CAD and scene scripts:
^^^^

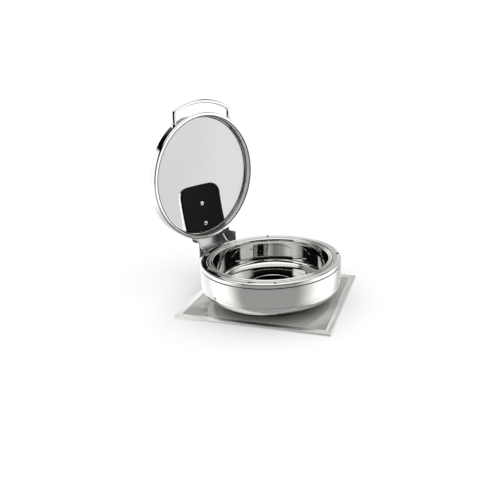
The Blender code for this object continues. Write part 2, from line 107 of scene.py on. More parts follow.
def studio_walls():
    """Walls that only mirrored rays see, mapped by compass bearing and by height.

    Bearing runs once round from the backdrop at 0, by the left wall at 0.25 and the
    dark front of the set at 0.5, to the backdrop again at 1.  Height runs from straight
    down at 0, by the horizon at 0.5, to straight up at 1.  Everything dull is lit by an
    even white sky, and rays through the glass find pale grey, darker to one side.
    """
    world = bpy.data.worlds.new("studio")
    world.use_nodes = True
    tree = world.node_tree
    tree.nodes.clear()
    out = tree.nodes.new("ShaderNodeOutputWorld")
    direction = tree.nodes.new("ShaderNodeTexCoord")
    turned_to_camera = tree.nodes.new("ShaderNodeVectorRotate")
    turned_to_camera.rotation_type = "Z_AXIS"
    turned_to_camera.inputs["Angle"].default_value = math.radians(-222.4)
    tree.links.new(direction.outputs["Generated"], turned_to_camera.inputs["Vector"])
    split = tree.nodes.new("ShaderNodeSeparateXYZ")
    tree.links.new(turned_to_camera.outputs["Vector"], split.inputs["Vector"])

    round_angle = tree.nodes.new("ShaderNodeMath")
    round_angle.operation = "ARCTAN2"
    tree.links.new(split.outputs["Y"], round_angle.inputs[0])
    tree.links.new(split.outputs["X"], round_angle.inputs[1])
    bearing = tree.nodes.new("ShaderNodeMath")
    bearing.operation = "MULTIPLY_ADD"
    bearing.inputs[1].default_value = 0.5 / math.pi
    bearing.inputs[2].default_value = 0.5
    tree.links.new(round_angle.outputs[0], bearing.inputs[0])
    height = tree.nodes.new("ShaderNodeMath")
    height.operation = "MULTIPLY_ADD"
    height.inputs[1].default_value = 0.5
    height.inputs[2].default_value = 0.5
    tree.links.new(split.outputs["Z"], height.inputs[0])

    def ramp(source, stops):
        node = tree.nodes.new("ShaderNodeValToRGB")
        node.color_ramp.interpolation = "EASE"
        while len(node.color_ramp.elements) < len(stops):
            node.color_ramp.elements.new(0.5)
        for element, (place, shade) in zip(node.color_ramp.elements, stops):
            element.position = place
            element.color = (shade, shade, shade * 0.985, 1.0)
        tree.links.new(source.outputs[0], node.inputs["Fac"])
        return node.outputs["Color"]

    def above(low, high, under, upper):
        """The upper band fades in over the one under it between two heights."""
        mix = tree.nodes.new("ShaderNodeMix")
        mix.data_type = "RGBA"
        tree.links.new(ramp(height, [(low, 0.0), (high, 1.0)]), mix.inputs["Factor"])
        tree.links.new(under, mix.inputs[6])
        tree.links.new(upper, mix.inputs[7])
        return mix.outputs[2]

    ground = ramp(bearing, [(0.0, 0.40), (0.13, 0.42), (0.25, 0.62), (0.30, 0.58), (0.38, 0.28),
                            (0.59, 0.28), (0.72, 0.62), (0.86, 0.45), (1.0, 0.40)])
    table = ramp(bearing, [(0.0, 0.60), (0.04, 0.80), (0.16, 0.74), (0.23, 1.0), (0.28, 0.92), (0.37, 0.27),
                           (0.60, 0.27), (0.74, 1.0), (0.80, 1.0), (0.90, 0.42), (1.0, 0.60)])
    walls = ramp(bearing, [(0.0, 0.55), (0.04, 0.84), (0.25, 0.84), (0.355, 0.90), (0.375, 0.005),
                           (0.60, 0.005), (0.65, 0.55), (0.72, 0.95), (0.80, 0.95), (0.89, 0.42),
                           (0.96, 0.30), (1.0, 0.55)])
    gap = ramp(bearing, [(0.0, 0.28), (0.06, 0.26), (0.13, 0.05), (0.165, 0.0), (0.60, 0.0),
                         (0.72, 0.30), (0.86, 0.30), (1.0, 0.28)])
    strip = ramp(bearing, [(0.0, 0.20), (0.10, 0.20), (0.13, 0.05), (0.165, 0.0), (0.60, 0.0),
                           (0.80, 0.10), (1.0, 0.20)])
    ceiling = ramp(bearing, [(0.0, 0.95), (1.0, 0.95)])
    whole = above(0.13, 0.27, ground, table)
    whole = above(0.41, 0.44, whole, walls)
    whole = above(0.71, 0.735, whole, gap)
    whole = above(0.80, 0.82, whole, strip)
    whole = above(0.86, 0.90, whole, ceiling)

    def light(strength):
        node = tree.nodes.new("ShaderNodeBackground")
        node.inputs["Color"].default_value = (1.0, 1.0, 1.0, 1.0)
        node.inputs["Strength"].default_value = strength
        return node

    walls_light = light(1.7)
    tree.links.new(whole, walls_light.inputs["Color"])
    rays = tree.nodes.new("ShaderNodeLightPath")
    shown = walls_light
    through_glass = light(0.7)
    sideways = tree.nodes.new("ShaderNodeMapRange")
    sideways.inputs["From Min"].default_value = -0.22
    sideways.inputs["From Max"].default_value = -0.08
    sideways.inputs["To Min"].default_value = 0.62
    sideways.inputs["To Max"].default_value = 0.75
    tree.links.new(split.outputs["Y"], sideways.inputs["Value"])
    tree.links.new(sideways.outputs["Result"], through_glass.inputs["Strength"])
    for kind, seen in (("Is Diffuse Ray", light(1.12)), ("Is Transmission Ray", through_glass),
                       ("Is Camera Ray", light(1.05))):
        pick = tree.nodes.new("ShaderNodeMixShader")
        tree.links.new(rays.outputs[kind], pick.inputs["Fac"])
        tree.links.new(shown.outputs[0], pick.inputs[1])
        tree.links.new(seen.outputs[0], pick.inputs[2])
        shown = pick
    tree.links.new(shown.outputs[0], out.inputs["Surface"])
    bpy.context.scene.world = world


studio_walls()

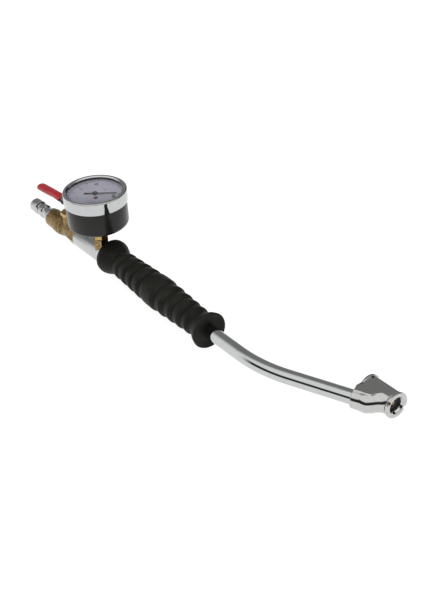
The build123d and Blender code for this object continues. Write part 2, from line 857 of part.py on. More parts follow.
with BuildPart() as pointer:
    needle_plane = Plane(
        origin=(gauge_x, 0, pointer_z),
        x_dir=(cos(radians(needle_angle)), sin(radians(needle_angle)), 0),
        z_dir=(0, 0, 1),
    )
    with BuildSketch(needle_plane):
        with BuildLine():
            Polyline(
                (needle_long, 0.15),
                (needle_long, -0.15),
                (2.0, -0.5),
                (-needle_tail, -1.0),
                (-needle_tail, 1.0),
                (2.0, 0.5),
                close=True,
            )
        make_face()
        Circle(2.2)
        Circle(arbor_r + clear, mode=Mode.SUBTRACT)
    extrude(amount=0.5)
    with BuildSketch(needle_plane.offset(0.5)):
        Circle(1.5)
        Circle(arbor_r + clear, mode=Mode.SUBTRACT)
    extrude(amount=0.6)
save("pointer", pointer)

# --- bent tube ----------------------------------------------------------------------------------
bend_end_x = bend_x + bend_r * sin(radians(bend_turn))
bend_end_y = bend_r * (1 - cos(radians(bend_turn)))
tube_way = Vector(cos(radians(bend_turn)), sin(radians(bend_turn)), 0)
socket_y = bend_end_y + (socket_x - bend_end_x) * tan(radians(bend_turn))
socket_rim = Vector(socket_x, socket_y, 0)
socket_deep = 7.0
tube_wall = 1.4

with BuildPart() as bent_tube:
    with BuildLine() as tube_line:
        straight = Line((tube_start_x, 0, 0), (bend_x, 0, 0))
        bend = TangentArc((bend_x, 0, 0), (bend_end_x, bend_end_y, 0), tangent=(1, 0, 0))
        Line(bend @ 1, socket_rim + tube_way * socket_deep)
    with BuildSketch(across(tube_start_x)):
        Circle(tube_r)
        Circle(tube_r - tube_wall, mode=Mode.SUBTRACT)
    sweep()
save("bent_tube", bent_tube)

# --- rubber grip --------------------------------------------------------------------------------
# The grip is turned about its own axis, which meets the air line near the grip's front end.
grip_run = Vector(grip_front_x, 0, 0) - Vector(grip_rear_x, grip_rear_side, grip_rear_rise)
grip_side = Plane(
    origin=(grip_rear_x, grip_rear_side, grip_rear_rise),
    x_dir=grip_run,
    z_dir=grip_run.cross(Vector(0, 0, 1)),
)
grip_axis = Axis((grip_rear_x, grip_rear_side, grip_rear_rise), grip_run)
rear_face = 4.3         # stations along the grip's axis, from its datum
rear_lip_r = 13.0
front_rim = 137.3
front_face = 138.5
boss_face = 135.8       # the boss round the tube, at the bottom of the front dish
boss_r = 6.6
# Each finger ring climbs from a groove to a crest and drops steeply to the next groove:
# station and radius of the groove, station and radius of the crest.
finger_rings = (
    (20.5, 9.5, 25.8, 10.9),
    (29.5, 9.9, 36.3, 11.4),
    (39.7, 10.3, 46.2, 11.9),
    (50.0, 10.9, 56.7, 12.4),
    (61.2, 11.2, 76.5, 13.0),
    (82.2, 11.2, 87.7, 12.5),
    (93.7, 10.7, 98.8, 11.9),
    (104.1, 10.2, 109.5, 11.4),
    (114.1, 9.6, 119.4, 10.9),
)
last_groove = (124.0, 9.1)
hill = ((66.8, 12.8), (71.0, 13.0))     # the fattest part of the grip, in its middle ring
crest_long = 2.0        # level part of a ring past its crest

with BuildPart() as handle_grip:
    with BuildSketch(grip_side):
        with BuildLine():
            rear_edge = (rear_face + 0.9, flange_r - 0.2)
            Polyline((rear_face, 0), (rear_face, rear_lip_r), rear_edge)
            Spline(rear_edge, (7.3, flange_r), (10.3, 13.6), (14.0, 12.0), (17.5, 10.2), (20.5, 9.5))
            grooves = [ring[:2] for ring in finger_rings] + [last_groove]
            for index, (low_s, low_r, high_s, high_r) in enumerate(finger_rings):
                next_s, next_r = grooves[index + 1]
                slope = (((low_s + high_s) / 2, (low_r + high_r) / 2 + 0.25),)
                if high_s - low_s > 10:
                    slope = hill
                Spline((low_s, low_r), *slope, (high_s, high_r))
                Polyline((high_s, high_r), (high_s + crest_long, high_r), (next_s, next_r))
            Spline(last_groove, (127.5, 9.7), (130.5, 11.2), (133.0, 12.9), (front_rim, flange_r))
            Polyline(
                (front_rim, flange_r),
                (front_face, flange_r - 1.0),
                (boss_face + 0.8, 9.4),
                (boss_face, boss_r),
                (boss_face, 0),
                (rear_face, 0),
            )
        make_face()
    revolve(axis=grip_axis)
    with BuildSketch(across(grip_rear_x - 5)):
        Circle(body_tube_r)
    extrude(amount=body_tube_end_x + 5 - grip_rear_x, mode=Mode.SUBTRACT)
    with BuildSketch(across(grip_rear_x - 5)):
        Circle(tube_r)
    extrude(amount=grip_front_x + 10 - grip_rear_x, mode=Mode.SUBTRACT)
save("handle_grip", handle_grip)

# --- chuck head ---------------------------------------------------------------------------------
# The foot is the same at both ends, so its pieces are drawn once about the middle of the foot and
# turned half round for the rear end.
foot_mid = (foot_low_x + foot_high_x) / 2
foot_half = (foot_high_x - foot_low_x) / 2
wall_half = 0.6         # wall between the two ends
room_r = 3.3            # room of the depressor's collar and spring
room_end = 6.9
seal_r = 6.9
seal_end = 9.9
thread_end = 11.5
seal_hole_r = 2.1
mouth_chamfer = 0.6
notch_wide = 2.2
notch_deep = 1.6
foot_axis = Axis((foot_mid, foot_y, 0), (1, 0, 0))


def foot_side(turn):
    """The upright plane through the foot's axis; its x runs outward to the end that turn gives."""
    return Plane(origin=(foot_mid, foot_y, 0), x_dir=(turn, 0, 0), z_dir=(0, -turn, 0))


def foot_across(turn, station):
    """The plane square to the foot at a station counted outward from its middle."""
    return Plane(origin=(foot_mid + turn * station, foot_y, 0), x_dir=(0, turn, 0), z_dir=(turn, 0, 0))


socket_plane = Plane(origin=socket_rim, x_dir=(0, 0, 1), z_dir=tube_way)
groove_r = 7.9
head_half = foot_half - 2.0
socket_reach = 12.0
elbow_r = 7.6           # the round shoulder between socket and foot
elbow_low = Vector(socket_x + 8.8, socket_y + 3.5, 0)
elbow_high = Vector(foot_mid + 4.0, foot_y - 2.0, 0)

with BuildPart() as chuck_head:
    with BuildSketch(foot_across(1, -head_half)):
        Circle(foot_r)
    extrude(amount=2 * head_half)
    with BuildSketch(socket_plane):
        Circle(socket_r)
    extrude(amount=socket_reach)
    with Locations(elbow_low):
        Sphere(elbow_r)
    with BuildSketch(Plane(origin=elbow_low, z_dir=elbow_high - elbow_low)):
        Circle(elbow_r)
    extrude(amount=(elbow_high - elbow_low).length)
    with BuildSketch(Plane.XY.offset(-web_half)):
        with BuildLine():
            Polyline(
                (socket_x + 1.4, socket_y - 0.9),
                (socket_x + 12.6, socket_y + 3.9),
                (foot_high_x - 9.4, foot_y - 5.0),
                (foot_high_x - 4.0, foot_y),
                (foot_low_x + 4.0, foot_y),
                (socket_x - 1.4, foot_y - 5.0),
                (socket_x - 1.6, socket_y + 3.6),
                close=True,
            )
        make_face()
    extrude(amount=2 * web_half)
    with BuildSketch(Plane.XY.offset(-web_half)):
        with Locations((foot_mid, foot_y - foot_r)):
            Rectangle(6 * foot_r, 6 * foot_r)
    extrude(amount=2 * web_half, mode=Mode.INTERSECT)
    for turn in (1, -1):
        with BuildSketch(foot_across(turn, head_half)):
            Circle(ring_r + 4)
            Circle(groove_r, mode=Mode.SUBTRACT)
        extrude(amount=-1.0, mode=Mode.SUBTRACT)
        with BuildSketch(foot_across(turn, head_half)):
            Circle(ring_r + 0.3)
        extrude(amount=5.0, mode=Mode.SUBTRACT)
        with BuildSketch(foot_across(turn, room_end)):
            Circle(seal_r + clear)
        extrude(amount=head_half, mode=Mode.SUBTRACT)
        with BuildSketch(foot_across(turn, wall_half)):
            Circle(room_r)
        extrude(amount=room_end, mode=Mode.SUBTRACT)
    with BuildSketch(socket_plane.offset(-socket_deep)):
        Circle(tube_r)
    extrude(amount=2 * socket_deep, mode=Mode.SUBTRACT)
    with BuildSketch(socket_plane):
        Circle(2.4)
    extrude(amount=14.0, mode=Mode.SUBTRACT)
    for turn in (1, -1):
        port_plane = Plane(
            origin=(foot_mid + turn * 2.4, foot_y, 0), x_dir=(1, 0, 0), z_dir=(0, -1, 0)
        )
        with BuildSketch(port_plane):
            Circle(1.1)
        extrude(amount=10.0, mode=Mode.SUBTRACT)
save("chuck_head", chuck_head)

collar_low = room_end - 1.05
collar_high = room_end - 0.05
pin_r = 1.5
pin_end = 13.5 - 3.7
spring_low = wall_half + 0.05
spring_wire = 0.22
spring_mid_r = 2.5
spring_coils = 4

for end_name, turn in (("front", 1), ("rear", -1)):
    with BuildPart() as retainer:
        section = profile(
            foot_side(turn),
            (seal_end + clear, mouth_r),
            (seal_end + clear, seal_r),
            (thread_end, seal_r),
            (thread_end, ring_r - 0.3),
            (thread_end + 0.3, ring_r),
            (foot_half - 0.5, ring_r),
            (foot_half, ring_r - 0.5),
            (foot_half, mouth_r + mouth_chamfer),
            (foot_half - mouth_chamfer, mouth_r),
        )
        revolve(section, axis=foot_axis)
        with BuildSketch(foot_across(turn, foot_half)):
            with PolarLocations(ring_r - 0.4, 2, start_angle=-35):
                Rectangle(2.6, notch_wide)
        extrude(amount=-notch_deep, mode=Mode.SUBTRACT)
    save(f"{end_name}_retainer", retainer)

    with BuildPart() as seal:
        section = profile(
            foot_side(turn),
            (room_end, seal_hole_r),
            (room_end, seal_r),
            (seal_end, seal_r),
            (seal_end, seal_hole_r + 0.5),
            (seal_end - 0.6, seal_hole_r),
        )
        revolve(section, axis=foot_axis)
    save(f"{end_name}_seal", seal)

    with BuildPart() as depressor:
        section = profile(
            foot_side(turn),
            (collar_low, 0),
            (collar_low, room_r - 0.25),
            (collar_high, room_r - 0.25),
            (collar_high, pin_r),
            (pin_end - 0.3, pin_r),
            (pin_end, pin_r - 0.3),
            (pin_end, 0.5),
            (pin_end - 1.6, 0.5),
            (pin_end - 1.6, 0),
        )
        revolve(section, axis=foot_axis)
    save(f"{end_name}_depressor", depressor)

    with BuildPart() as spring:
        coil_height = collar_low - spring_low - 4 * spring_wire
        with BuildLine() as coil_line:
            Helix(coil_height / spring_coils, coil_height, spring_mid_r)
        coil_start = Plane(origin=coil_line.line @ 0, z_dir=coil_line.line % 0)
        with BuildSketch(coil_start):
            Circle(spring_wire)
        sweep(path=coil_line.line, is_frenet=True)
    spring.part = foot_across(turn, spring_low + 2 * spring_wire) * spring.part
    save(f"{end_name}_spring", spring)
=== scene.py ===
"""A hand-held tyre inflator: plug, lever ball valve, round gauge, rubber grip, bent tube and chuck.

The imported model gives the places. Every shape here is worked out with numpy in millimetres, in the
model's frame, and written to its mesh in metres: +X along the air line, +Z along the gauge.
"""

import bmesh
import bpy
import numpy as np
from math import cos, pi, radians, sin, tan
from mathutils import Matrix, Vector


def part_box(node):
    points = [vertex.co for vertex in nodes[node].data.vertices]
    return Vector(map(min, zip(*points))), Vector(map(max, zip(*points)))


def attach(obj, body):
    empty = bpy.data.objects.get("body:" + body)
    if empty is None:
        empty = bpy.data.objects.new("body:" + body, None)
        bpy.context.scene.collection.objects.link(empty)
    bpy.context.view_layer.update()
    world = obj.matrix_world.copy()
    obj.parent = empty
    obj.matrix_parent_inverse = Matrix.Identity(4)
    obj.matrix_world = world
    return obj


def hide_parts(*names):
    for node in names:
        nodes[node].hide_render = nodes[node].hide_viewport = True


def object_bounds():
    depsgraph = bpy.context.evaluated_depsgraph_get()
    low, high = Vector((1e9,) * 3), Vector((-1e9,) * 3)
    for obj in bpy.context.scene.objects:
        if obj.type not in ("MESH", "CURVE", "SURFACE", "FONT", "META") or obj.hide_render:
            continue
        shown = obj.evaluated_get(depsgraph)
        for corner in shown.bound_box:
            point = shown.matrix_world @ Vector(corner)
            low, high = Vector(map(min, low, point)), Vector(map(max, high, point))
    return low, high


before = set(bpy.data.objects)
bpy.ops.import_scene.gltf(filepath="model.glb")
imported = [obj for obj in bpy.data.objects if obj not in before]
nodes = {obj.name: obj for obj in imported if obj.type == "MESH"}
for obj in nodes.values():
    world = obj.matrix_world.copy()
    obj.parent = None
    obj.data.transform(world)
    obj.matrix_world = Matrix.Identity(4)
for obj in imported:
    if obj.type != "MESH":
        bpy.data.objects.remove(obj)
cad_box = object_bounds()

MM = 0.001


def box_mm(node):
    """The lowest and highest corner of a CAD node, in millimetres."""
    low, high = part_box(node)
    return np.array(low) / MM, np.array(high) / MM


# --- places read from the frame -----------------------------------------------------------------
bezel_low, bezel_high = box_mm("gauge_bezel")
case_low, case_high = box_mm("gauge_case")
lens_low, lens_high = box_mm("gauge_lens")
dial_low, dial_high = box_mm("dial_plate")
body_low, body_high = box_mm("valve_body")
body_tube_low, body_tube_high = box_mm("body_tube")
front_ring_low, front_ring_high = box_mm("front_retainer")
rear_ring_low = box_mm("rear_retainer")[0]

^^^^

Could you quote, exactly as they appear, the line containing "imported = [obj" and every line after it to the end of the records above?

imported = [obj for obj in bpy.data.objects if obj not in before]
nodes = {obj.name: obj for obj in imported if obj.type == "MESH"}
for obj in nodes.values():
    world = obj.matrix_world.copy()
    obj.parent = None
    obj.data.transform(world)
    obj.matrix_world = Matrix.Identity(4)
for obj in imported:
    if obj.type != "MESH":
        bpy.data.objects.remove(obj)
cad_box = object_bounds()

MM = 0.001


def box_mm(node):
    """The lowest and highest corner of a CAD node, in millimetres."""
    low, high = part_box(node)
    return np.array(low) / MM, np.array(high) / MM


# --- places read from the frame -----------------------------------------------------------------
bezel_low, bezel_high = box_mm("gauge_bezel")
case_low, case_high = box_mm("gauge_case")
lens_low, lens_high = box_mm("gauge_lens")
dial_low, dial_high = box_mm("dial_plate")
body_low, body_high = box_mm("valve_body")
body_tube_low, body_tube_high = box_mm("body_tube")
front_ring_low, front_ring_high = box_mm("front_retainer")
rear_ring_low = box_mm("rear_retainer")[0]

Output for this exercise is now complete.